## Required task:
Wherever the string "finishes" shows up in a line, count that line. Give the total alone.

## Data shown:
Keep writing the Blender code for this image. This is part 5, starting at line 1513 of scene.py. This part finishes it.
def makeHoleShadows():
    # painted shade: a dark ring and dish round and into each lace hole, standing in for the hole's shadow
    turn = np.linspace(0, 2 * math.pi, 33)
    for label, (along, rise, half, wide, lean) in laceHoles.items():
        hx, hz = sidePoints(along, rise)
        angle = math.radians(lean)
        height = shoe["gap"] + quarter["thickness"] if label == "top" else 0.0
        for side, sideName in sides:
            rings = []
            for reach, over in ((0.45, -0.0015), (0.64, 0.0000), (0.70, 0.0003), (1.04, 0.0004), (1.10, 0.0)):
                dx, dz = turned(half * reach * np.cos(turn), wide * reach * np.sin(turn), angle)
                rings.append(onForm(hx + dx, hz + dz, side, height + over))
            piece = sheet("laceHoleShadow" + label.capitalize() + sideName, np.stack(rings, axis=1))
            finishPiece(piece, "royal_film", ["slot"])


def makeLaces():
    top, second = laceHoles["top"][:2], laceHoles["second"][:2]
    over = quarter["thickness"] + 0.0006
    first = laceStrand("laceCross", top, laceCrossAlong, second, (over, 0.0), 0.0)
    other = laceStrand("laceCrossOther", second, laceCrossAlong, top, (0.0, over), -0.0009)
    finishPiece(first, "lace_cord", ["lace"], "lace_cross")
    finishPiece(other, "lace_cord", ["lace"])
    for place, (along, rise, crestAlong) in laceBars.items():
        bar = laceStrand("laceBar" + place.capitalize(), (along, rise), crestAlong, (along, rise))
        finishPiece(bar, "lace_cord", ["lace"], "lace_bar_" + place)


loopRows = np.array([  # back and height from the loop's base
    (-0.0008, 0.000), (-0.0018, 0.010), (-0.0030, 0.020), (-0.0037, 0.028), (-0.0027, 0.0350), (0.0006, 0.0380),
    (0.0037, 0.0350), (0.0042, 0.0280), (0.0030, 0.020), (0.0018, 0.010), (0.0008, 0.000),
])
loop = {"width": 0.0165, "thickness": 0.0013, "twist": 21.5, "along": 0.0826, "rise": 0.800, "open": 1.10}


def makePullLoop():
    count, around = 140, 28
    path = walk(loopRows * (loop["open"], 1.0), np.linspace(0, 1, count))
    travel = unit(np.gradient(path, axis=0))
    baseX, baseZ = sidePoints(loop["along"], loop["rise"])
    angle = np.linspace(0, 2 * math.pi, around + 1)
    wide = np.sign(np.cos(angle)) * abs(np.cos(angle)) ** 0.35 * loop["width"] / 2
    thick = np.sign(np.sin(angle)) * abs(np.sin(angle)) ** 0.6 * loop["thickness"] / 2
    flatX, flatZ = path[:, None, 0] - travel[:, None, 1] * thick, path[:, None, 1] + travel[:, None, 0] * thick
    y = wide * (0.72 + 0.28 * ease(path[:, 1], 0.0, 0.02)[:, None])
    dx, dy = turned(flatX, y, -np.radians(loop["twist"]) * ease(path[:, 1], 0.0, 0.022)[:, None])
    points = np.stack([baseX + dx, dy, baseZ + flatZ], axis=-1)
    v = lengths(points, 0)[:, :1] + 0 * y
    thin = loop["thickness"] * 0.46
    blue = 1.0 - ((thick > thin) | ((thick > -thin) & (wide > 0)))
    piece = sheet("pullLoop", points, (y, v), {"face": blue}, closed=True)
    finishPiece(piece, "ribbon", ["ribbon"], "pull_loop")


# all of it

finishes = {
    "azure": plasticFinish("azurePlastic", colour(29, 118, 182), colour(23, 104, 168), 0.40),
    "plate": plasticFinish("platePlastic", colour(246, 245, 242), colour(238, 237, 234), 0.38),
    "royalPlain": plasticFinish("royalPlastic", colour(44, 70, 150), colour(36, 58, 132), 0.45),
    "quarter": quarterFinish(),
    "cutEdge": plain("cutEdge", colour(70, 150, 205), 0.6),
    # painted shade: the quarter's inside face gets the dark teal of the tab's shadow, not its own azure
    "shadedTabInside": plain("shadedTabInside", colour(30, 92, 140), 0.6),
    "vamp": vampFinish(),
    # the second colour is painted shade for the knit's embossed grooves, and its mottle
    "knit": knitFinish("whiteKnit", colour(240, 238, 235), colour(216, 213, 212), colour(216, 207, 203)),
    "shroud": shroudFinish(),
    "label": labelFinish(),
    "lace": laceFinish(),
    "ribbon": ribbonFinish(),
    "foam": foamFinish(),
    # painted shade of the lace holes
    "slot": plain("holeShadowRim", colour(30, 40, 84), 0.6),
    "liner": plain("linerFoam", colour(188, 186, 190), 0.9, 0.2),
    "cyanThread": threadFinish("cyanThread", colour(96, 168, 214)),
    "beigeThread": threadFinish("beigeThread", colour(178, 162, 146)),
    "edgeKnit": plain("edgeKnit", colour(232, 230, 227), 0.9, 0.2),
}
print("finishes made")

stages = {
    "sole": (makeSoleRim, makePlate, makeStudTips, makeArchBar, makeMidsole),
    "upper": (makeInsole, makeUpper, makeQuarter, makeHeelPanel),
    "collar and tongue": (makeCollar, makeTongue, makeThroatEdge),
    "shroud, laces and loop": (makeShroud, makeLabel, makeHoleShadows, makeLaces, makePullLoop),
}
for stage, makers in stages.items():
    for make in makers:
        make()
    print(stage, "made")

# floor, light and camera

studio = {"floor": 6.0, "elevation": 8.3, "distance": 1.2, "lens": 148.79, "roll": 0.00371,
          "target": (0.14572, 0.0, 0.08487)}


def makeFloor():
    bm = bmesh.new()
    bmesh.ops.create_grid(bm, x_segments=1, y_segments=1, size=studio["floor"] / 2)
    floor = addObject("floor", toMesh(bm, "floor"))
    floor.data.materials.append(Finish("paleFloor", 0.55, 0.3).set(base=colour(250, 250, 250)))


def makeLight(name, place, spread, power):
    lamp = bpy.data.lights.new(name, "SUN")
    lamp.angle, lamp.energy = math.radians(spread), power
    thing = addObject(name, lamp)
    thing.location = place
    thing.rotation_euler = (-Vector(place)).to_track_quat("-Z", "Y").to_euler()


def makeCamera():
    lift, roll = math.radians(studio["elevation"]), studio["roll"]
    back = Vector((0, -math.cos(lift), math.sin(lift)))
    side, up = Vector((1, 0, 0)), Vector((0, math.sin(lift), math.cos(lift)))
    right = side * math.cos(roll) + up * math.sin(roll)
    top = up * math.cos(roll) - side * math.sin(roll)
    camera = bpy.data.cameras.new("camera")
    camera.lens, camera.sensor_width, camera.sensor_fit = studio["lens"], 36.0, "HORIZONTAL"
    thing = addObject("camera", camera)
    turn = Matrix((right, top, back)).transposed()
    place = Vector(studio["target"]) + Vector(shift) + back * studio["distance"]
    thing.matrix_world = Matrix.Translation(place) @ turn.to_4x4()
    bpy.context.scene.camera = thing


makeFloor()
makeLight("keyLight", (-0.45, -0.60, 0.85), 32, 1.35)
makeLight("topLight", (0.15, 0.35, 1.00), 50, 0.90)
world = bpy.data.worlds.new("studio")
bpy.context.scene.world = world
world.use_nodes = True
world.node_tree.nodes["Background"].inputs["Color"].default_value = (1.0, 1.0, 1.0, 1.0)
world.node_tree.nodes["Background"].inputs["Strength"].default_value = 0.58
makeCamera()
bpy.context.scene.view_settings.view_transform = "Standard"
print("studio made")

## Written solution:
3